--- Start Information provided ---

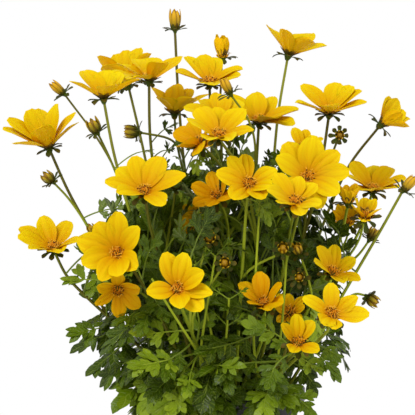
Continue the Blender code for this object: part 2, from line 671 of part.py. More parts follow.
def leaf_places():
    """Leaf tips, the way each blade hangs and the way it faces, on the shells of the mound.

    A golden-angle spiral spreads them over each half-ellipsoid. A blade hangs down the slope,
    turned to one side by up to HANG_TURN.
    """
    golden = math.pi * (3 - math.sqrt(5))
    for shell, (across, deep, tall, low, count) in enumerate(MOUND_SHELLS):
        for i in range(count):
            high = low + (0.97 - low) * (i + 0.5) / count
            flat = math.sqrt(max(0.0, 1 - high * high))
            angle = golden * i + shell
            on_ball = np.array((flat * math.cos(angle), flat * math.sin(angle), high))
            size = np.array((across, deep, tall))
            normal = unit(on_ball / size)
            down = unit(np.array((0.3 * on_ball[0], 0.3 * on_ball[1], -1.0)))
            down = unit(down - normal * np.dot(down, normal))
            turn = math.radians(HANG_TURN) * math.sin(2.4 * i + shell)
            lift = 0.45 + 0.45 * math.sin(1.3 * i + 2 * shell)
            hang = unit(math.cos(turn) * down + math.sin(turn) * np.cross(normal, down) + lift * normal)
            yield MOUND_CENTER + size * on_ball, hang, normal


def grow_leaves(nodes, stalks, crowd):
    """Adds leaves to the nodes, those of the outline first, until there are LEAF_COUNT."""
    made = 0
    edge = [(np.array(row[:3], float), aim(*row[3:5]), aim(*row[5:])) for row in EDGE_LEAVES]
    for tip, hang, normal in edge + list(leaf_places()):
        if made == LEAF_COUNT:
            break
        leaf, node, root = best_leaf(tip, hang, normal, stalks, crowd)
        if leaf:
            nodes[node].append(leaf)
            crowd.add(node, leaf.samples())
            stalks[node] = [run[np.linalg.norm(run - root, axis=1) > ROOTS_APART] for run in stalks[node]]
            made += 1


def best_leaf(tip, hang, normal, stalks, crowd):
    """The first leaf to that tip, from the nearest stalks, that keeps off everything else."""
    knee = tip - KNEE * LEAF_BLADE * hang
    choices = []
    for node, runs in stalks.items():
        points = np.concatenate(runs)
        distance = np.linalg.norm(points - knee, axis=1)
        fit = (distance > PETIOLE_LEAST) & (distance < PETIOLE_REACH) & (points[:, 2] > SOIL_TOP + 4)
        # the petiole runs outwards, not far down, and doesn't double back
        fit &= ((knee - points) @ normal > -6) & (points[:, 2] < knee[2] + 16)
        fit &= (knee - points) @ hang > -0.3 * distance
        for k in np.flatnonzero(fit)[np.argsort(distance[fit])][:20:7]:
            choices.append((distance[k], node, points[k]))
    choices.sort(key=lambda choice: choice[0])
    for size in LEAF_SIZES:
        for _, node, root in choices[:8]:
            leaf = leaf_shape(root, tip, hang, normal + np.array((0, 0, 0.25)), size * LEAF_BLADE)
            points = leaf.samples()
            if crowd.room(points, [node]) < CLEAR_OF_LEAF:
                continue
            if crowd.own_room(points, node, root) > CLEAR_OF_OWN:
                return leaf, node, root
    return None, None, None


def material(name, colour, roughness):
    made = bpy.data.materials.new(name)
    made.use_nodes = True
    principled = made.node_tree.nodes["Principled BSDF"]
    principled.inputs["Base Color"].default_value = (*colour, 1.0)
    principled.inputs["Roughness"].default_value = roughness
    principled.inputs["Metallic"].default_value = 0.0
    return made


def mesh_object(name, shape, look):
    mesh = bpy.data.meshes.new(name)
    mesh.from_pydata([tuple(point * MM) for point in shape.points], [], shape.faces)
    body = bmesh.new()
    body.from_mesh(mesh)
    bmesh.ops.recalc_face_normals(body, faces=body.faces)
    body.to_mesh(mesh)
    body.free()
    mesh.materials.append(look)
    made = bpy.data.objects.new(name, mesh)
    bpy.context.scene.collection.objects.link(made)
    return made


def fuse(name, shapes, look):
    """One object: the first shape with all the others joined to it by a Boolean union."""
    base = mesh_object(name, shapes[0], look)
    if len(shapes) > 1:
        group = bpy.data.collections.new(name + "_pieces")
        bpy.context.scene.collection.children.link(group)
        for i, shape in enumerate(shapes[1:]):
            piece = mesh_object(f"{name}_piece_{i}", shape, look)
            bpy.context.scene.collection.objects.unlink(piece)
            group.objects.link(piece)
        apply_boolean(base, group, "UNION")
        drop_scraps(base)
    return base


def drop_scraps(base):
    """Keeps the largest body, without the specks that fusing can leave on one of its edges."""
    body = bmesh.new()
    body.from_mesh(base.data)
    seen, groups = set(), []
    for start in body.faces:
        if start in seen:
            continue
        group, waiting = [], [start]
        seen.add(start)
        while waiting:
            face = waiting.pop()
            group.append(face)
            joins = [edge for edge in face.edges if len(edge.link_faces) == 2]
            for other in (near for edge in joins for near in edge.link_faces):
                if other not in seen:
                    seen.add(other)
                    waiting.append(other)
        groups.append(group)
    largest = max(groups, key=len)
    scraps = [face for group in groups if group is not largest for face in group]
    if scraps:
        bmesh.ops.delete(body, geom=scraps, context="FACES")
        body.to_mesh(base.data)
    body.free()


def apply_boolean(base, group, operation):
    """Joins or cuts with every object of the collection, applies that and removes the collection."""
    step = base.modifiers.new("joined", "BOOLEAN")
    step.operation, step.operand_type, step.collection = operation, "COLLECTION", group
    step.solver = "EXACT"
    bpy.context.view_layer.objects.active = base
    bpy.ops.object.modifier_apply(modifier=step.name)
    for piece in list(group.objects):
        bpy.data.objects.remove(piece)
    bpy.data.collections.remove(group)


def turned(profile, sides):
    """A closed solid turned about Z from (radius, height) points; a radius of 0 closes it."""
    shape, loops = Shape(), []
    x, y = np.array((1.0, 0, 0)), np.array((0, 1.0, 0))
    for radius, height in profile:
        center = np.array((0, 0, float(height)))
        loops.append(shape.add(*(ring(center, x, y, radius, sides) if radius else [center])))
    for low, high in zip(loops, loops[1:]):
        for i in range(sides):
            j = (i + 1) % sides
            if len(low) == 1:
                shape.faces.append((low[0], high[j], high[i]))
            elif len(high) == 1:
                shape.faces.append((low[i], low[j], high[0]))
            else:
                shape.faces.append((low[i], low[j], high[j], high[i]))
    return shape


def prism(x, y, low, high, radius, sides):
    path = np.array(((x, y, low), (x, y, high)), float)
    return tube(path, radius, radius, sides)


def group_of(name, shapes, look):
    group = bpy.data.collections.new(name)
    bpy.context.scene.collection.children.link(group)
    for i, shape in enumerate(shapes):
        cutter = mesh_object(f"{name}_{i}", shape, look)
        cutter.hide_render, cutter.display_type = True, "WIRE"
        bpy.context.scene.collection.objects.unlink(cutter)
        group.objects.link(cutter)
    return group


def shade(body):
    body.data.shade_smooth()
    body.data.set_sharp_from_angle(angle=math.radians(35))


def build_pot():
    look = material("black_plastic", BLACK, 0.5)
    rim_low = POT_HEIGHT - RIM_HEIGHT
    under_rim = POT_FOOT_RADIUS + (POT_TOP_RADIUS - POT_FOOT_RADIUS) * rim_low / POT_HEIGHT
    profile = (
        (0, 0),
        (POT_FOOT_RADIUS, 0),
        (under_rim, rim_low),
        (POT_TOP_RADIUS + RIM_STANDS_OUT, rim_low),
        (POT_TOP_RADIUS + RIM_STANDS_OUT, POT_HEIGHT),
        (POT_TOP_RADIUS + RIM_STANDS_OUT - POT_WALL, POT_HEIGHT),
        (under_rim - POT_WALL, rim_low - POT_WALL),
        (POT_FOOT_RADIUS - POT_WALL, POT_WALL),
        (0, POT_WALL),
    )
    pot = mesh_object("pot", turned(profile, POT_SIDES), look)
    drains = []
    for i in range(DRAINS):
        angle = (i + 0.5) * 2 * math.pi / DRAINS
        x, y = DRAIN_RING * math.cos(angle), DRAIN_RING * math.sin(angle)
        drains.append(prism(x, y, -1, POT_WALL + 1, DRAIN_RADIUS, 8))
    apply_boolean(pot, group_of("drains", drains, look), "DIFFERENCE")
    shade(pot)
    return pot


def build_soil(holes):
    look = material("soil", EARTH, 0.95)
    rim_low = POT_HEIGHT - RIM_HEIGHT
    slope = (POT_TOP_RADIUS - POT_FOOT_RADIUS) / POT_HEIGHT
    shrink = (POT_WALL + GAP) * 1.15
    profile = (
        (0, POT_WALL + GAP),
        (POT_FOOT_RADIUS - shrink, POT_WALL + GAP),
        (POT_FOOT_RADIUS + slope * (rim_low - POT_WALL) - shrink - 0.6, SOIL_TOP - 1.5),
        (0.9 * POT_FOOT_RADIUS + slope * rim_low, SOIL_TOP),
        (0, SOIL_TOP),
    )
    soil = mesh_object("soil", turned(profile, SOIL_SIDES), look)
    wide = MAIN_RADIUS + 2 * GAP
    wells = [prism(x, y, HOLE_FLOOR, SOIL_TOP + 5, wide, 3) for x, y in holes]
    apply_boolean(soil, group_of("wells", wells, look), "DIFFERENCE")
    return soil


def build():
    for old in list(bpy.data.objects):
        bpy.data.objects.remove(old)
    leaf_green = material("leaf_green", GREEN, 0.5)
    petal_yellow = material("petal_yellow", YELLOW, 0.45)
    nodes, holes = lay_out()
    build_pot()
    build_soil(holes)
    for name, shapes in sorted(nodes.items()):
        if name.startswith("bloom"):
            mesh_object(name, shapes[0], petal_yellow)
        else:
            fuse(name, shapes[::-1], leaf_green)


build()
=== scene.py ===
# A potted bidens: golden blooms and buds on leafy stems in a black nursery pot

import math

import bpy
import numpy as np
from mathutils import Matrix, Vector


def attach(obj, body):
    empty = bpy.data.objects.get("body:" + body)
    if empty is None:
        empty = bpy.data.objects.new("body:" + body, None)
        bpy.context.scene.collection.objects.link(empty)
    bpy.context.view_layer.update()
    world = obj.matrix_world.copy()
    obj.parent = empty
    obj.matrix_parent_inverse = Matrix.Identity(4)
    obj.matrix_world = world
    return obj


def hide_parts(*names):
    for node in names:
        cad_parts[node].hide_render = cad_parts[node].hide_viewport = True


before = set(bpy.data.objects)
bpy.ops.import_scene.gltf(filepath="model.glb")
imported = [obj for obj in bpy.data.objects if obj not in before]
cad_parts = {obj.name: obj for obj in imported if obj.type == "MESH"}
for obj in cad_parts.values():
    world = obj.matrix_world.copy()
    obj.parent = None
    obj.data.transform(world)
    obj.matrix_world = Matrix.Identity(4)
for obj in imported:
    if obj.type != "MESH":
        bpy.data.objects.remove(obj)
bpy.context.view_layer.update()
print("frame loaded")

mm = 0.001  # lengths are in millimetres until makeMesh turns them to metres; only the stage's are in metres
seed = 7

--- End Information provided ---

Written problem: Give back the listing exactly, please, from its first line to the line containing "of the mound.", inclusive, and nothing past that line.

Exercise result:
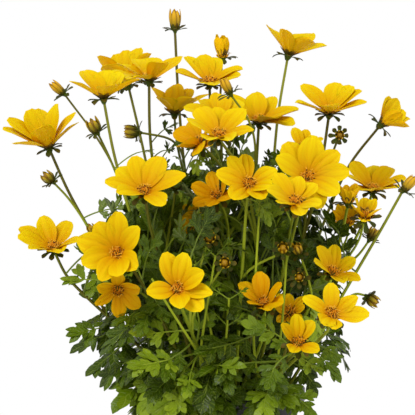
Continue the Blender code for this object: part 2, from line 671 of part.py. More parts follow.
def leaf_places():
    """Leaf tips, the way each blade hangs and the way it faces, on the shells of the mound.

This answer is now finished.